How Important Is It?
It depends on the nature of your business. If for example you sold a lot of high-value items (like electronics) paid for with card-present swiped transactions EMV really helps. EMV means that it is much harder for a criminal to buy thousands of dollars worth of electronic equipment for resale on the black market.
For florists it is different. First of all EMV is never going to protect the 70%-90% of your volume that goes through the phone or your e-commerce flower shop website.
EMV can only protect the credit card portion of your in-person sales. For almost all flower shops this is under 20% of their total volume.
A florist is also unlikely to get hit with either a single huge charge or a rash of smaller charges. If there was a strange spike in the volume of card-present sales you would likely notice (and/or be notified by the credit card companies as they became of the fraud) very quickly.

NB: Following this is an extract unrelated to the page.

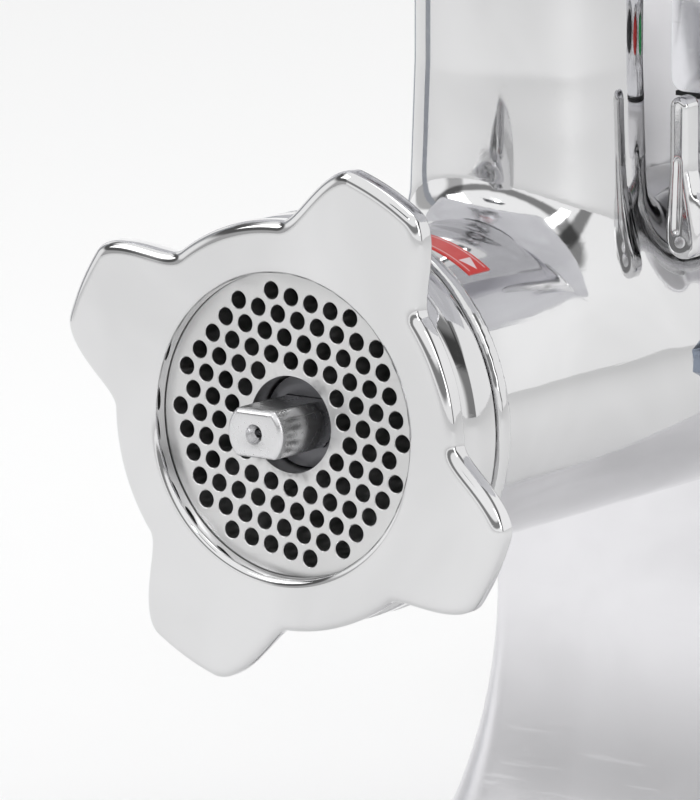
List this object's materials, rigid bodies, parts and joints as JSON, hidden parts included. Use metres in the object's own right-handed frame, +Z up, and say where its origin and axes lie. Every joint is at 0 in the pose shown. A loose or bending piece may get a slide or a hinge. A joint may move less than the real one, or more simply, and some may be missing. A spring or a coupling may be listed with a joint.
{
  "type": "electric meat grinder",
  "caption": "Table top electric meat grinder: polished cast head with feed neck, lobed ring nut, hole plate, knife and auger on a flared body with geared motor, tray and pusher.",
  "frame": {"origin": "on the table, centre of the bounding box's underside", "axes": "+X to the operator's right seen from the hole plate's side, +Y from the hole plate to the rear, +Z up"},
  "size_m": [0.28, 0.462, 0.4435],
  "materials": {
    "polished_casting": "polished, fine scratches",
    "satin_casting": "satin, fine scratches",
    "machined_steel": "turned",
    "stainless_sheet": "satin",
    "gear_steel": "oiled",
    "hardened_steel": "ground",
    "bronze": "turned",
    "grey_casting": "as cast",
    "black_rubber": "matt",
    "black_plastic": "fine grain",
    "white_plastic": "food grade",
    "grey_plastic": "moulded",
    "red_label": "printed film",
    "green_plastic": "moulded",
    "red_plastic": "moulded",
    "copper": "varnished wire",
    "core_steel": "laminated",
    "hex_steel": "blued"
  },
  "bodies": {
    "body": {"body_casting": "satin_casting", "shaft_seal": "black_rubber", "output_bearings": "machined_steel", "intermediate_bearings": "machined_steel", "bearing_plate": "grey_casting", "bearing_plate_screws": "machined_steel", "gearcase_cover": "grey_casting", "gearcase_screws": "machined_steel", "motor_stator": "core_steel", "motor_windings": "copper", "motor_frame": "grey_casting", "motor_end_shield": "grey_casting", "motor_bearings": "machined_steel", "start_capacitor": "grey_plastic", "capacitor_clip": "stainless_sheet", "motor_cover": "stainless_sheet", "rear_cover": "stainless_sheet", "cover_seal": "black_rubber", "cover_screws": "machined_steel", "base_plate": "stainless_sheet", "base_screws": "machined_steel", "rubber_feet": "black_rubber", "control_box": "stainless_sheet", "control_seal": "black_rubber", "control_screws": "machined_steel", "button_bezels": "machined_steel", "contact_blocks": "black_plastic", "cable_gland": "black_plastic", "grinding_head": "polished_casting", "rear_bushing": "bronze", "hole_plate": "hardened_steel", "plate_key": "hardened_steel", "thrust_washer": "white_plastic", "rotation_arrow": "red_label", "side_plug": "hex_steel"},
    "ring": {"ring_nut": "polished_casting"},
    "auger_set": {"auger": "machined_steel", "auger_stud": "machined_steel", "knife": "hardened_steel", "output_shaft": "machined_steel", "output_gear": "gear_steel", "output_key": "hardened_steel"},
    "intermediate": {"intermediate_shaft": "machined_steel", "intermediate_gear": "gear_steel", "intermediate_pinion": "gear_steel"},
    "rotor": {"motor_pinion": "gear_steel", "motor_shaft": "machined_steel", "motor_rotor": "core_steel", "cooling_fan": "black_plastic"},
    "clamp_right": {"clamp_lever_right": "polished_casting", "clamp_screw_right": "machined_steel", "lever_pin_right": "machined_steel"},
    "clamp_left": {"clamp_lever_left": "polished_casting", "clamp_screw_left": "machined_steel", "lever_pin_left": "machined_steel"},
    "start": {"start_button": "green_plastic"},
    "stop": {"stop_button": "red_plastic"},
    "reverse": {"reverse_button": "black_plastic"},
    "tray": {"feed_tray": "stainless_sheet"},
    "pusher": {"pusher": "white_plastic"}
  },
  "joints": [
    {"name": "ring_nut_turn", "type": "hinge", "parent": "body", "child": "ring", "pos_m": [0, -0.21045, 0.178], "axis": [0, -1, 0], "range_deg": [0, 720]},
    {"name": "auger_spin", "type": "hinge", "parent": "body", "child": "auger_set", "pos_m": [0, -0.06545, 0.178], "axis": [0, 1, 0], "continuous": true},
    {"name": "intermediate_spin", "type": "hinge", "parent": "body", "child": "intermediate", "pos_m": [0.012, 0.01455, 0.1065], "axis": [0, 1, 0], "continuous": true},
    {"name": "motor_spin", "type": "hinge", "parent": "body", "child": "rotor", "pos_m": [0, 0.11455, 0.15607], "axis": [0, 1, 0], "continuous": true},
    {"name": "clamp_right_turn", "type": "hinge", "parent": "body", "child": "clamp_right", "pos_m": [0.0413, -0.06545, 0.218], "axis": [0, 1, 0], "range_deg": [0, 90]},
    {"name": "clamp_left_turn", "type": "hinge", "parent": "body", "child": "clamp_left", "pos_m": [-0.0413, -0.06545, 0.218], "axis": [0, -1, 0], "range_deg": [0, 90]},
    {"name": "start_press", "type": "slide", "parent": "body", "child": "start", "axis": [0, 1, 0], "range_m": [0, 0.003], "stiffness_N_per_m": 600, "springref_m": -0.001},
    {"name": "stop_press", "type": "slide", "parent": "body", "child": "stop", "axis": [0, 1, 0], "range_m": [0, 0.003], "stiffness_N_per_m": 600, "springref_m": -0.001},
    {"name": "reverse_press", "type": "slide", "parent": "body", "child": "reverse", "axis": [0, 1, 0], "range_m": [0, 0.003], "stiffness_N_per_m": 600, "springref_m": -0.001},
    {"name": "tray_lift", "type": "slide", "parent": "body", "child": "tray", "axis": [0, 0, 1], "range_m": [0, 0.08]},
    {"name": "pusher_lift", "type": "slide", "parent": "tray", "child": "pusher", "axis": [0, 0, 1], "range_m": [0, 0.12]}
  ],
  "couplings": [
    {"joint": "intermediate_spin", "follows": "auger_spin", "ratio": -2.8667},
    {"joint": "motor_spin", "follows": "auger_spin", "ratio": 9.3167}
  ]
}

Your single biggest charges are likely to be weddings. It would be very damaging if a large wedding or event sale was charged to a counterfeit card and you had to over it, but it is also unlikely. It would be very risky for a criminal to have the kind of extended engagement with a merchant they were trying to defraud. The point of a couterfeit credit card is really to get in and get out as quickly as possible.
When it comes to the EMV transition merchants in general and florists (who have relatively little to lose) in particular need to be careful. Things like "shift in liability" sound scary, especially when mentioned in conjunction with the looming October deadline.
This will be exploited by fear-mongering vendors with a strong profit motive. The people that sell EMV hardware? This is a gold rush for them, and they will do everything possible to get you to buy. Merchant service providers? Many of them will be using EMV to try and sell new hardware and lock you into long term contracts. POS vendors? They are likely to try and force you to buy upgrades and commit to long-term contracts.
Be careful. In all of these cases the cost of rushing to a bad decision can far outweigh the risk you are trying to avoid.